Boris Merlain Djousse kanouo
Presentation file: 

Studies of the effect of biochar on soil physical and hydric properties report contradictory results; biochar properties, soil type, and agricultural system may all influence these effects. In the present study, we assessed the impact of biochars from slow pyrolysis, about 300◦C, of eucalyptus tree bark and corncobs, applied at the rate of 15 t.ha-1, on physical and hydraulic parameters of an oxisol in Cameroon (texture of clay loam). The biochar was incorporated into the top 15 cm of the soil in a maize production system. The land was cultivated either flat or as furrows and ridges; also, a treatment of buried straw (or not) was employed.
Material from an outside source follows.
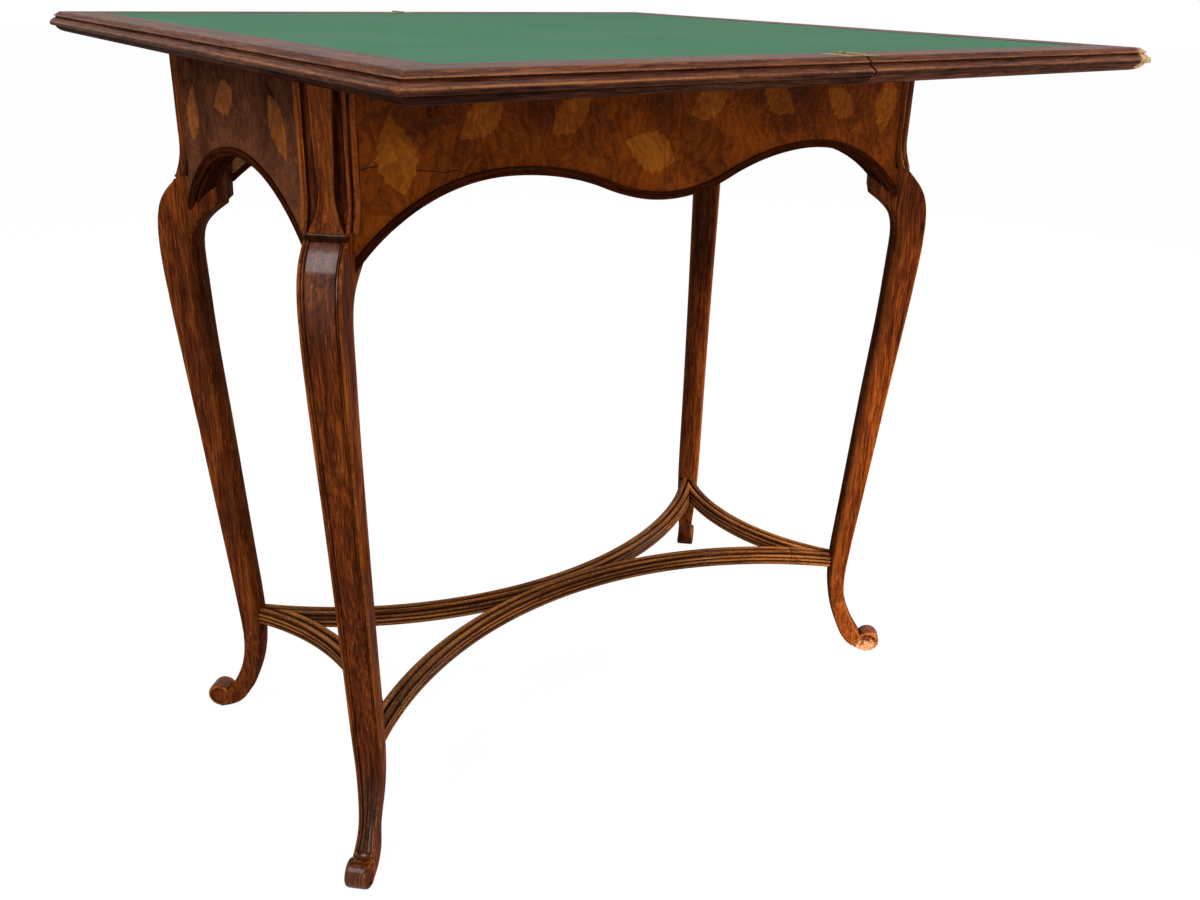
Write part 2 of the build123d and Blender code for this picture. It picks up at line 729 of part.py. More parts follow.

Measured physical parameters were carried out in the laboratory on undisturbed soil samples collected from each of the 30 plots (5-10 cm depth), at the end of either 6 months (first production), or 12 months (second production). Soil bulk density was greater in plots on flat land (p = 0.0002) compared to furrows and ridges; it was not affected by type of biochar (p = 0.78). Total porosity remained unchanged by the biochar application, however, it was higher during the first production period compared to the second (p = 0.021). Soil available water content (AWC) was higher in flat plots compared to furrows-ridges plots (p = 0.054) during the first production period, but lower during the second period (p = 0.0004). Flat plots with buried straw had better AWC than furrows-ridges plots; flat plots also had higher residual (p < 0.0001) and saturated (P = 0.0006) water content compared to furrows-ridges plots. In general, we found no evidence that application of biochar improved the physical and hydraulic properties of the oxisol in this particular agricultural system. However, soil cultural treatments did affect the physical properties and water retention of the soil.